Tuning and reducing false positives
False positives are the primary cause of alert fatigue. Use these technical strategies to reduce them:
- Whitelist safe behaviors — if a process or IP is verified safe, maintain a managed allowlist that detection rules consult during evaluation.
- Behavioral baselining — use statistical models to understand normal patterns (e.g., traffic volume per asset, login frequency) and trigger alerts only on statistically significant deviations.
- Adaptive thresholds — instead of static thresholds, employ percentile-based or dynamic thresholds that change with operational context.
- Rule tuning and aging — track the hit rate and false-positive rate per detection rule. Rules with high false-positive rates should be revised or suppressed; deprecated rules should be archived.
- Feedback loops — enable analysts to mark alerts as false positives directly from the alert interface. Feed this label back into rule engines and ML models for retraining or suppression.
Correlation and incident creation
Raw alerts should be stitched into incidents to reflect multi-step attacks. Correlation can be achieved by linking alerts using shared attributes (IPs, session IDs, user IDs) or by rule-based correlation (e.g., an unusual login followed by sensitive file access within 15 minutes triggers an incident).
Architecturally, perform correlation in a stream processing layer using tools like Apache Kafka + Kafka Streams, Apache Flink, or managed services (Kinesis Data Analytics). Correlation engines should support windowed joins, enrichment lookups, and output to an incident management system (IMS) or SIEM.
Incident prioritization
Prioritize incidents by combining severity with business impact metrics: asset criticality, exposed surface area, and exploitability (e.g., existing public exploit for an associated CVE). Compute a score using a weighted formula and surface the top-ranked incidents to the on-call queue.
Automation and playbooks
Automate repetitive response tasks to reduce MTTR. Common automated actions include:
- Quarantine host or container (network isolate, block via firewall rule or SDN control plane).
- Block IP or domain at perimeter firewall or DNS sinkhole.
- Trigger endpoint remediation scripts (kill suspicious process, collect memory dump).
- Create enriched forensic snapshots and attach to incident.
- Open or update tickets in ITSM with context and remediation steps.
Implement playbooks using orchestration tools such as SOAR platforms (Cortex XSOAR, Splunk SOAR) or orchestration scripts invoked via webhooks.

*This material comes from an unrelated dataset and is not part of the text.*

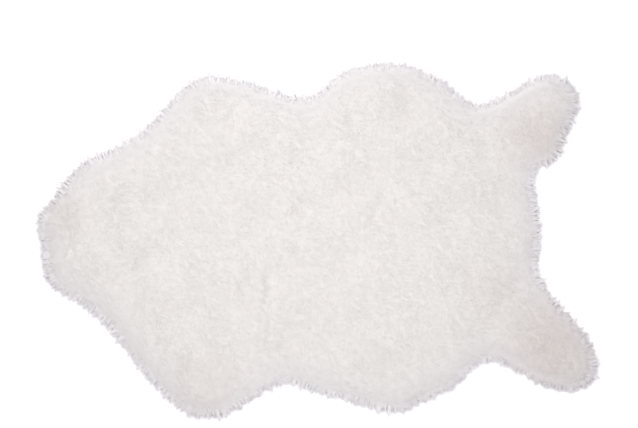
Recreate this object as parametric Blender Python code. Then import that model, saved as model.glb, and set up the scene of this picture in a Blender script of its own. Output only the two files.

Ensure actions require appropriate permissions and include rollback paths.
Integration best practices
When integrating your security center with other systems, adhere to these practices:
- Use idempotent APIs — ensure repeated webhook deliveries do not create duplicate tickets or actions.
- Secure webhook channels — use HMAC signatures and rotate keys periodically.
- Rate limit and backoff — design consumers to handle bursty alert streams by queuing and applying exponential backoff on failures.
- Schema versioning — maintain versioned alert schemas and support backward compatibility in ingestion pipelines.
- Monitoring and observability — instrument latency, processing errors, and queue lengths for the notification pipeline.
Comparing approaches: centralized vs federated notification models
Two common architectures exist for alert management:
- Centralized model — all telemetry flows into a central SIEM/security center that handles correlation and notification. Advantages: unified view, consistent policies, easier cross-correlation. Drawbacks: single point of failure, scalability challenges, potential for higher latency.
- Federated model — each environment (production, staging, cloud region) maintains localized detection and sends high-confidence incidents to a central hub. Advantages: lower latency, fault isolation, specialized local rules. Drawbacks: risk of fragmentation, harder to maintain uniform policies.
Choose a hybrid approach for large organizations: local preprocessing and enrichment, with a central incident management layer for cross-environment correlation and policy enforcement.
Selecting tools and operational considerations
When evaluating security center products and notification systems, consider:
- Scalability: Can the system handle peak telemetry rates (events/sec) without dropping alerts?
- Extensibility: Are there SDKs, webhooks, and APIs for custom integrations?
- Reliability: Support for guaranteed delivery, retries, and dead-letter queues.
- Latency: End-to-end time from detection to notification — critical for time-sensitive incidents.
- Cost model: Understand pricing per event, ingestion volume, and retention to avoid surprises.
- Compliance: Audit logs, retention policies, and data residency controls.
Operational readiness
Don’t forget human factors: run regular playbook drills, maintain up-to-date on-call rosters, and perform post-incident reviews to refine notification rules. Track metrics such as time-to-acknowledge and percentage of automated resolutions to measure improvement.
Practical configuration checklist
Use this checklist to harden your notification pipeline:
- Normalize severity and source fields at ingestion.
- Implement enrichment for asset owner and CVE data.
- Create deduplication cache for rapid suppression of duplicate pages.
- Define escalation paths with timed steps and multiple channels.
- Enable analyst feedback and connect it to rule tuning workflows.
- Automate predictable remediation tasks and require manual review for high-impact actions.
- Instrument and monitor pipeline health: processing latency, queue depth, error rate.
Summary
Managing security center notifications effectively requires a blend of technical design, operational discipline, and automation. Focus on reducing noise with normalization, enrichment, and behavioral baselining; build robust routing and escalation policies to ensure the right people are notified at the right time; and automate predictable responses while preserving human oversight for complex incidents. Regularly measure your alerting KPIs and iterate on detection rules using analyst feedback to continuously improve signal quality.